• [RECORDS SHOWN]:
- - - - - - -

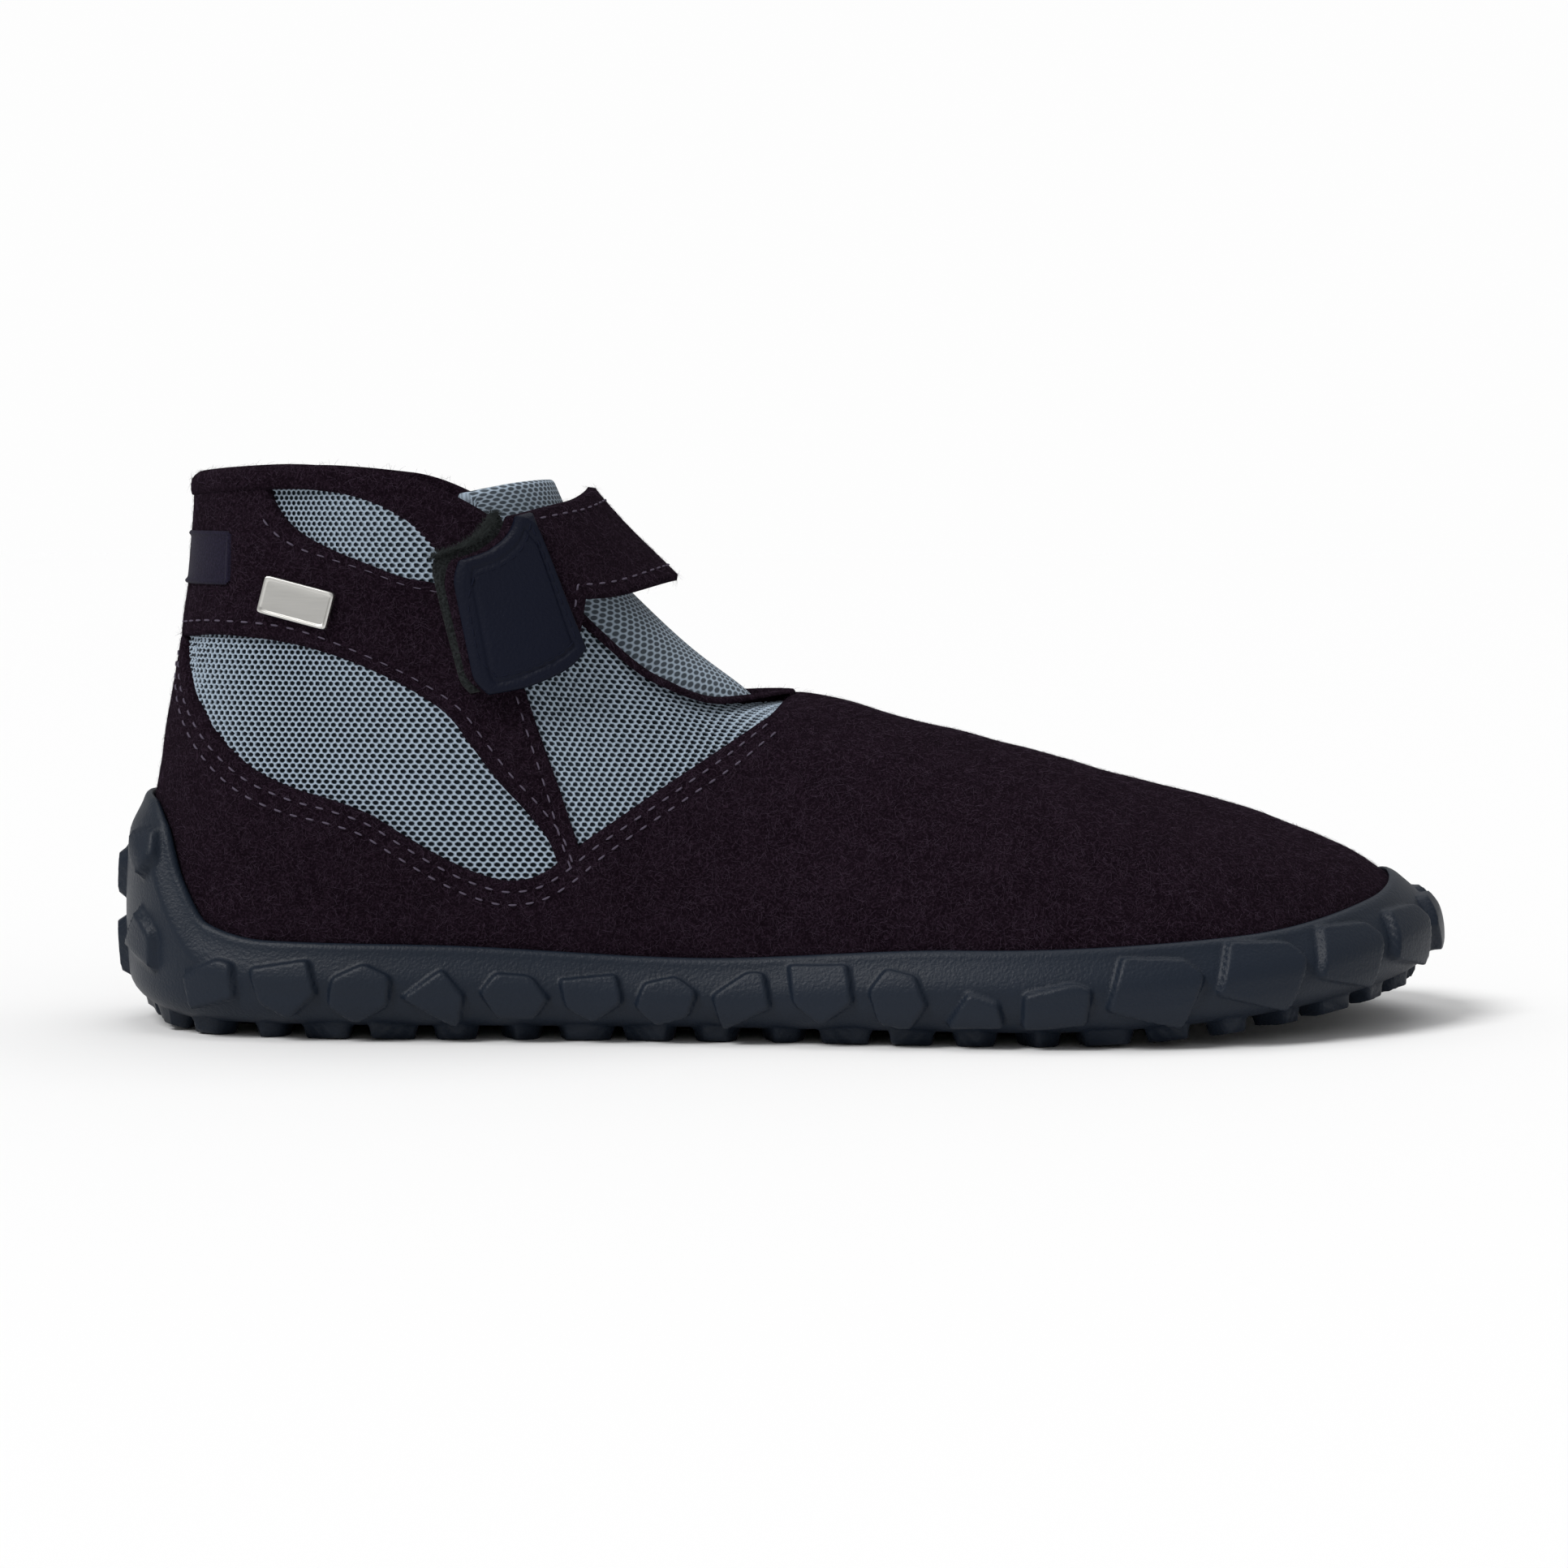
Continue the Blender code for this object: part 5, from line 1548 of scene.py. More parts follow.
@dataclass
class Upper:
    """Felt pieces, mesh windows, lining and binding of the upper."""

    shop: Workshop
    finishes: Finishes
    felt_round: float = 0.0011
    felt_rim: float = 0.0017
    lump_height: float = 0.00011
    heel_overlap: float = 0.0009
    under_rubber: float = 0.003
    ridge_blend: float = 0.012
    tab_top: float = 0.985
    collar_end: float = 0.36
    collar_top: float = 0.99
    # Binding. Columns: rise, lift on the wall's face, share of the wall's thickness inwards.
    binding: tuple[tuple[float, float, float], ...] = (
        (0.966, 0.0, 0.0),
        (0.968, 0.00028, 0.0),
        (0.975, 0.00042, 0.0),
        (0.986, 0.00045, 0.0),
        (0.996, 0.00030, 0.0),
        (1.004, -0.00015, 0.0),
        (1.010, -0.0008, 0.0),
        (1.012, 0.0, 0.5),
        (1.010, 0.0008, 1.0),
        (1.004, 0.00015, 1.0),
        (0.994, -0.0003, 1.0),
        (0.975, -0.0004, 1.0),
        (0.955, -0.0003, 1.0),
        (0.952, 0.0, 1.0),
    )

    def level_edge(self, share: Array, height: Array | float, side: Side) -> Array:
        """Edge at given heights.

        Args:
            share: Shares of the way from heel to toe.
            height: Heights above the floor.
            side: Side of the foot.

        Returns:
            Share and rise of each point.
        """
        return np.stack([share, self.shop.last.rise_at_height(Last.walk_of(share, side), height)], axis=1)

    def edge_places(self, knots: Sequence[tuple[float, float]], count: int, side: Side) -> Array:
        """Share and rise along a felt edge given as seen from the side: a curve over the chord length.

        Args:
            knots: Points of the edge, in millimetres.
            count: Number of places.
            side: Side of the foot.

        Returns:
            Share and rise of each place.
        """
        points = np.array(knots) * MILLIMETRE
        along = path_length(points)
        at = np.linspace(0, along[-1], count)
        x, z = (hermite(along, line, np.gradient(line, along), at) for line in points.T)
        walk, rise = self.shop.last.side_place(x, z, side)
        return np.stack([Last.walk_of(walk, side), rise], axis=1)

    def panel(
        self,
        name: str,
        low: Array,
        high: Array,
        side: Side,
        rows: int,
        low_edge: Array | float,
        high_edge: Array | float,
        lift: float = 0.0,
    ) -> Piece:
        """Felt piece between two edges, ruled from one to the other and rounded over at both.

        Args:
            name: Name of the piece.
            low: Share and rise along the lower edge.
            high: Share and rise along the upper edge.
            side: Side of the foot.
            rows: Rows between the edges.
            low_edge: 1 where the lower edge is a cut edge, 0 where it runs on out of sight.
            high_edge: The same for the upper edge.
            lift: Extra lift of the whole piece.

        Returns:
            The new object.
        """
        last = self.shop.last
        ease = np.linspace(0, 1, rows)
        t = (0.5 - 0.5 * np.cos(math.pi * ease)) * 0.55 + ease * 0.45
        place = low[None] + (high - low)[None] * t[:, None, None]
        walk = Last.walk_of(place[..., 0], side)
        flat = last.upper_point(walk, place[..., 1])
        to_low = np.linalg.norm(flat - flat[:1], axis=-1)
        to_high = np.linalg.norm(flat - flat[-1:], axis=-1)
        drop = self.round_over(to_low) * low_edge + self.round_over(to_high) * high_edge
        drop = drop - self.lumps(flat) * smoothstep(0, 0.004, np.minimum(to_low, to_high))
        points = last.upper_point(walk, place[..., 1], lift - drop)
        rims = []
        for row, edge in ((0, low_edge), (-1, high_edge)):
            tucked = lift - self.felt_rim * np.asarray(edge) - drop[row]
            rims.append(last.upper_point(walk[row], place[row, :, 1], tucked)[None])
        points = np.concatenate([rims[0], points, rims[1]])
        self.shop.felt_faces.append(cell_corners(points[1:-1], side is Side.INNER))
        return self.shop.grid(name, points, self.finishes.felt, flip=side is Side.INNER)

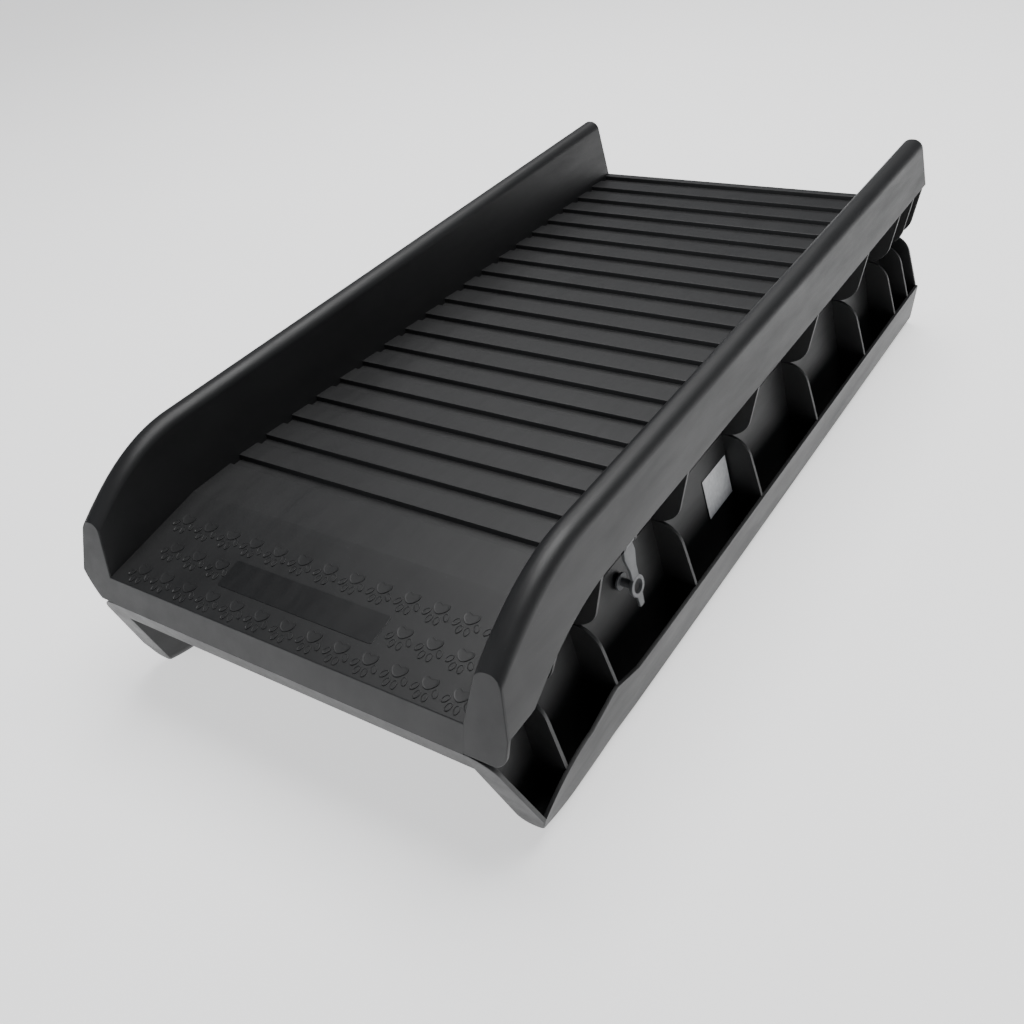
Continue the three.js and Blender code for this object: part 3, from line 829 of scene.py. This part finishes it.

- - - - - - -

• [EXERCISE]:
Copy, please, exactly the lines that start at the first line of the data and end at the line containing "at given heights.", both kept and no others.

• [TASK ANSWER]:
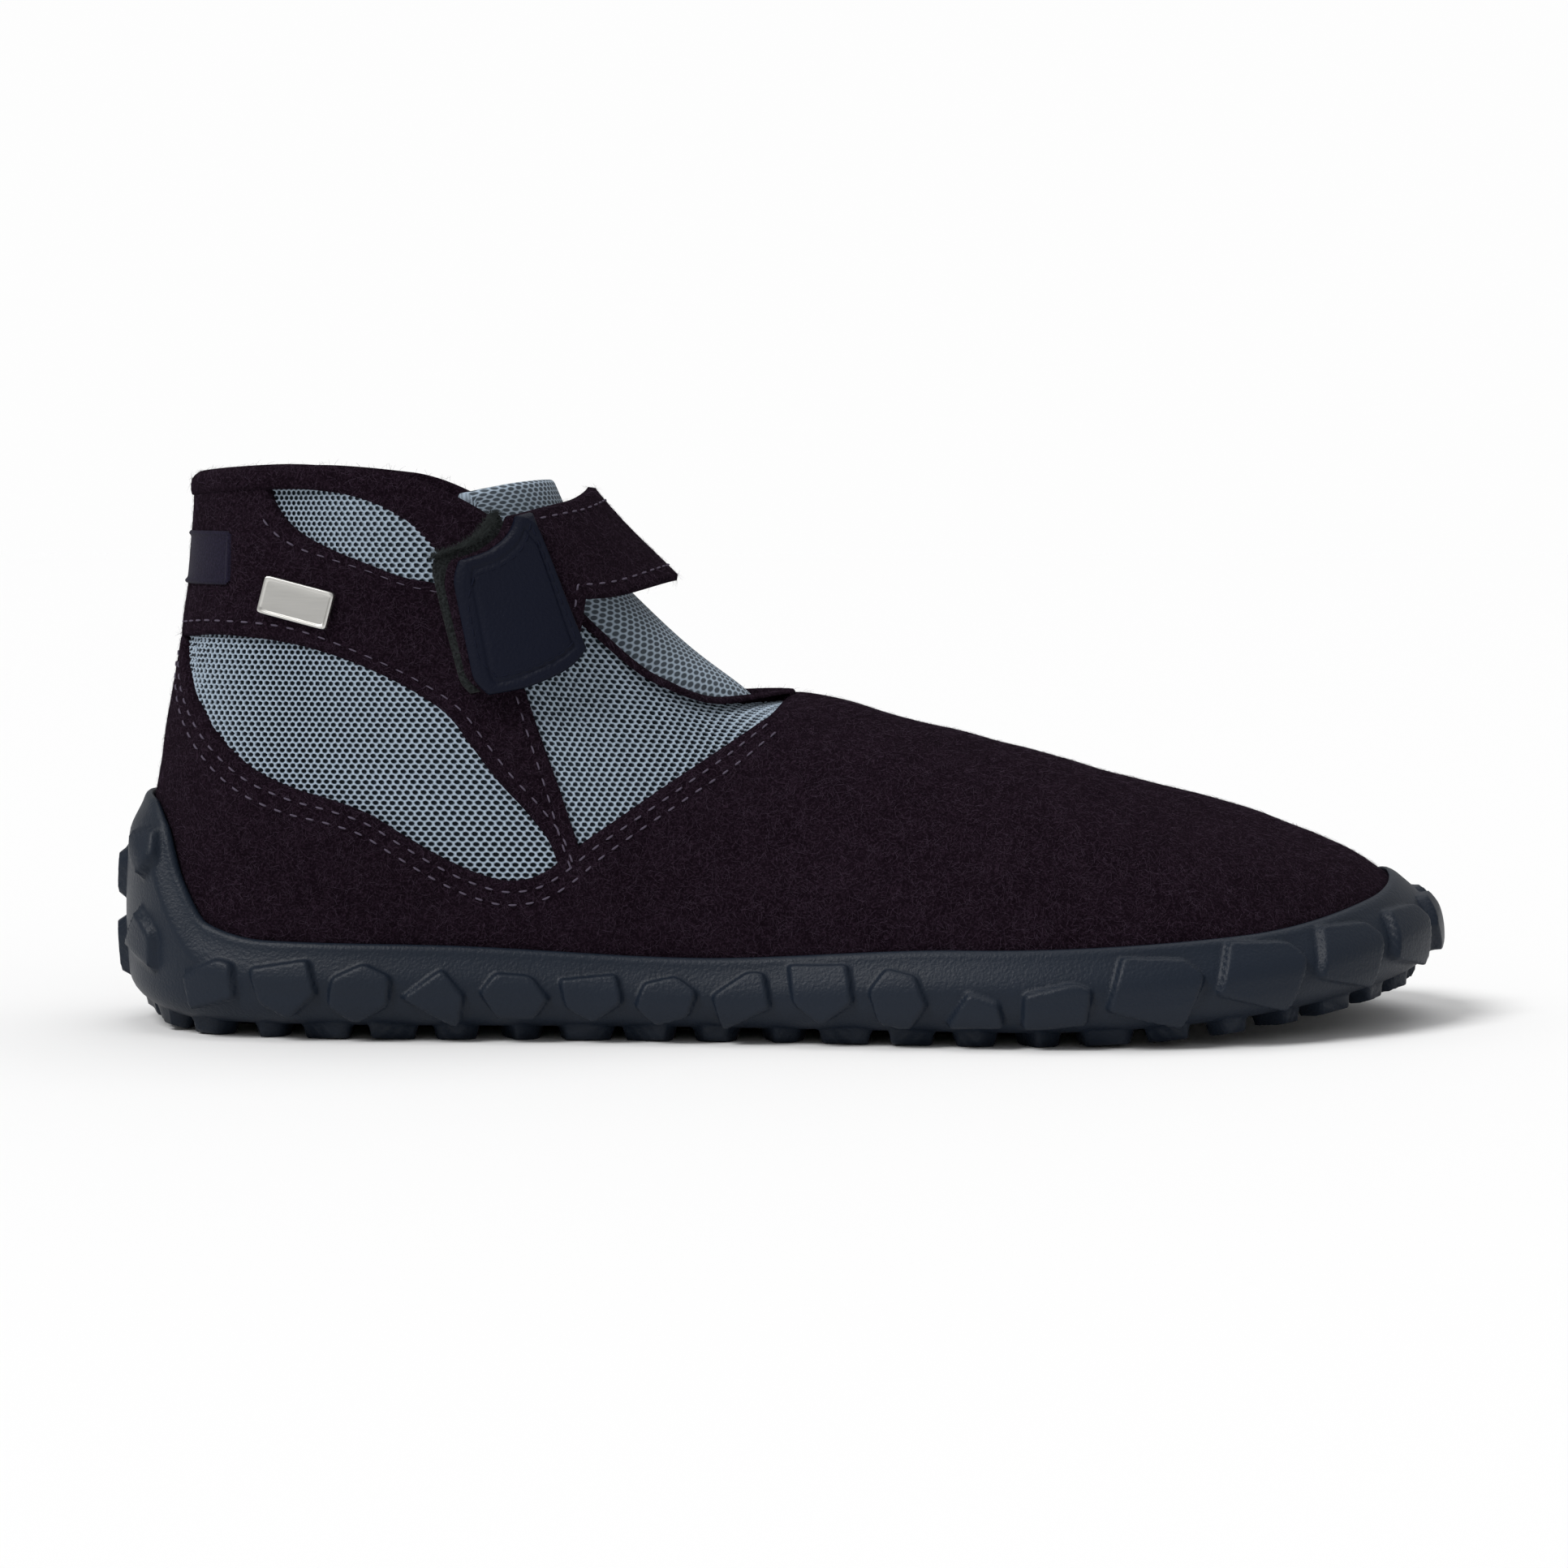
Continue the Blender code for this object: part 5, from line 1548 of scene.py. More parts follow.
@dataclass
class Upper:
    """Felt pieces, mesh windows, lining and binding of the upper."""

    shop: Workshop
    finishes: Finishes
    felt_round: float = 0.0011
    felt_rim: float = 0.0017
    lump_height: float = 0.00011
    heel_overlap: float = 0.0009
    under_rubber: float = 0.003
    ridge_blend: float = 0.012
    tab_top: float = 0.985
    collar_end: float = 0.36
    collar_top: float = 0.99
    # Binding. Columns: rise, lift on the wall's face, share of the wall's thickness inwards.
    binding: tuple[tuple[float, float, float], ...] = (
        (0.966, 0.0, 0.0),
        (0.968, 0.00028, 0.0),
        (0.975, 0.00042, 0.0),
        (0.986, 0.00045, 0.0),
        (0.996, 0.00030, 0.0),
        (1.004, -0.00015, 0.0),
        (1.010, -0.0008, 0.0),
        (1.012, 0.0, 0.5),
        (1.010, 0.0008, 1.0),
        (1.004, 0.00015, 1.0),
        (0.994, -0.0003, 1.0),
        (0.975, -0.0004, 1.0),
        (0.955, -0.0003, 1.0),
        (0.952, 0.0, 1.0),
    )

    def level_edge(self, share: Array, height: Array | float, side: Side) -> Array:
        """Edge at given heights.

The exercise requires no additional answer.